İnsanın kelimelerle, sessiz kalmak veya kalmamak ve kendi iç sesiyle imtihanı vardır hep.
Hayatın bir yerinde, herkes bir an gelir “Susmalı mıyım, yoksa konuşmalı mı?” diye düşünür. O an öyle hassas, öyle ince bir çizgidir ki; bazen bir kelimeyle bir hayat değişir, bazen sessiz bir duruş ile gönül kırılır.
Susmak her zaman korkaklık veya bir kaçış değildir. Kimi zaman susmak, sözcüklerin sığ kalacağı derinlikleri anlatmanın tek yoludur.
Bir annenin çocuğuna kızdığı halde gözlerinden dökülmeyen yaşta vardır suskunluk…
Bir dostun, kırılmasın diye içine attığı sitemde…
Ya da bir insanın kendine söylediği “Boş ver, değmez” cümlesinde gizlidir.
Bazen de konuşmak gerekir. Çünkü sessiz kalmak, yanlışa onay vermek gibidir.
Bir haksızlığa tanık olur, içimizde fırtınalar kopar; ama dilimiz tutulur.
Korkular, çekinceler, “ne derler”ler arasında yitip gideriz.
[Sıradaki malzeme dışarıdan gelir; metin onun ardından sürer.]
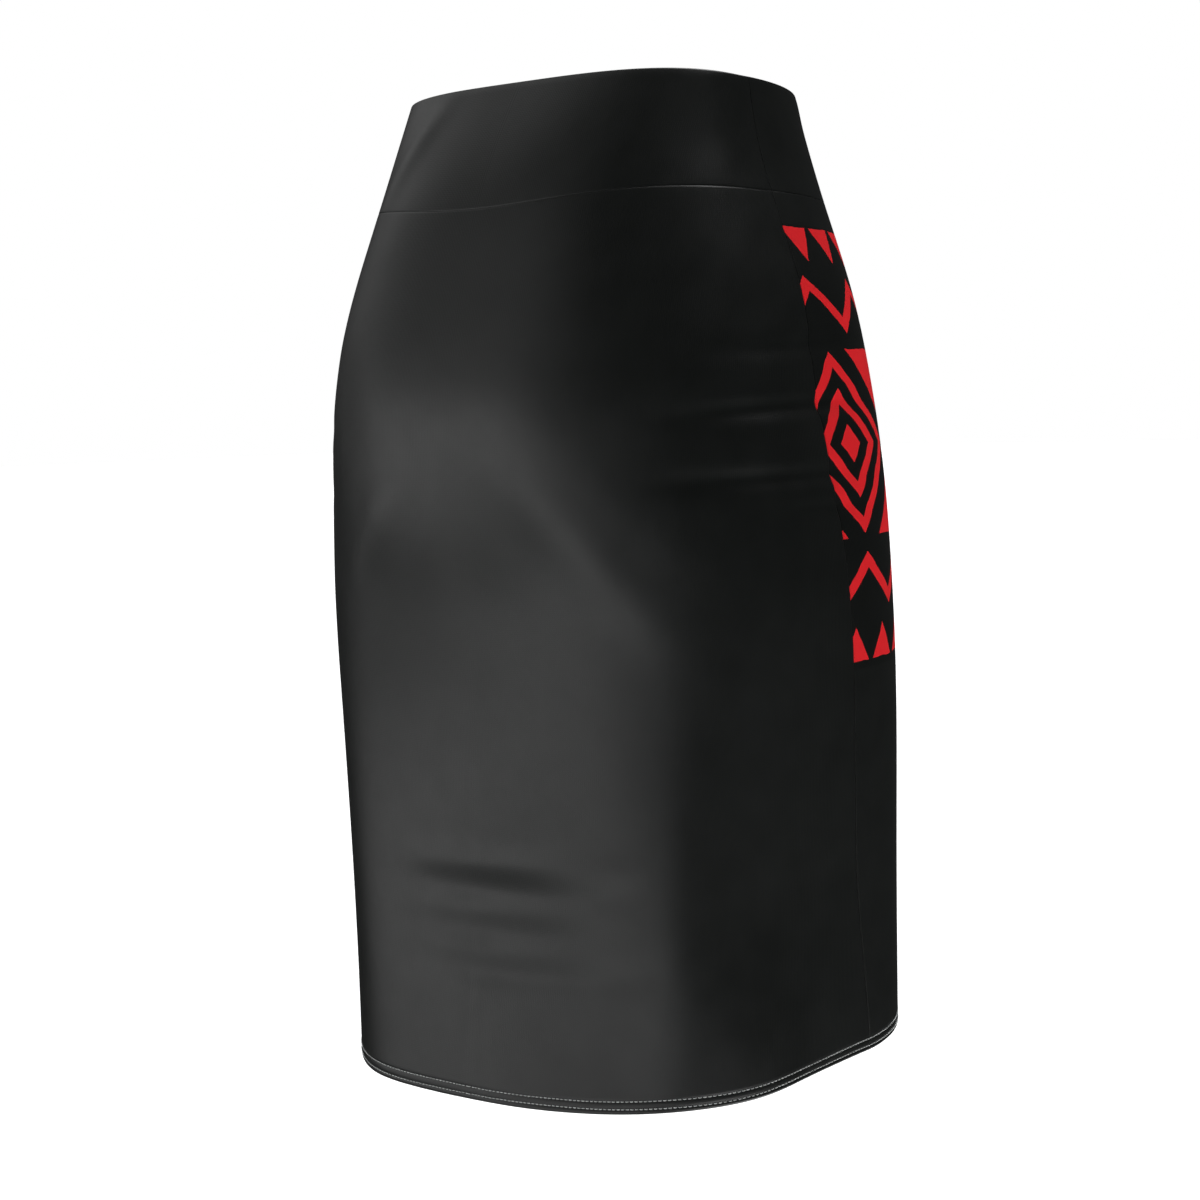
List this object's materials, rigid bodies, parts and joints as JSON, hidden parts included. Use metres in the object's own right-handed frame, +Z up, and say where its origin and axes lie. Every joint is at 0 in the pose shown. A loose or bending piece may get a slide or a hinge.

Peki susmak doğru mudur?
Oysa bazı kelimeler, dünyayı değiştirecek kadar güçlüdür.
Bir “hayır” bile bazen bir zinciri kırar.
Bir “yeter” kelimesiyle insan, hem kendi sınırlarını hem de başkalarının haddini çizer.
Susmakla susmamak arasındaki o ince çizgi, iç sesimizin terazisi gibidir aslında.
Eğer sustuğunda iç huzurun varsa, doğru yerde susmuşsundur.
Ama sustuktan sonra yüreğin sıkışıyor, kendinle savaş veriyor isen; işte o zaman susmaman gerekir.
Aslında sessiz kalmak hayli ağırdır ve söyleyemediğin kelimelerden daha ezicidir.
Çünkü söylenmemiş her söz, içinde birikir, bir gün hiç beklemediğin anda bir nedenle dışarı taşar.
Ve sen bile şaşırırsın: “Bu kadar dolmuş muydum?” dersin.
"İnsan, kelimelerin hem sahibi hem mahkûmudur" diye bir ifade okumuştum bir yerlerde.
Zaten hayat, tam da bu dengeyi bulabilme çabası değil midir?
Ben bazen susmayı seçiyorum. Çünkü konuştuğumda
karşımda anlayacak yürek olmadığını düşünüyor boşa kendimi yormak istemiyorum. Bazen de çözüm yerine karmaşa yaratabilir endişesi taşıyorum.
Ama bazen de susmuyorum.
Çünkü içimdeki adalet duygusu, sessiz kalmaya izin vermiyor.
Nihayetinde, susmakla susmamak arasındaki çizgi, aslında bir kalp çizgisidir.
Kiminde derindir, kiminde silik.
Belki de en doğru söz şudur:
“Ne zaman susacağını bilmek kadar, ne zaman konuşacağını bilmek de bir sanattır.”
Ve bu sanat, sadece yaşayıp yanıldıkça öğrenilir.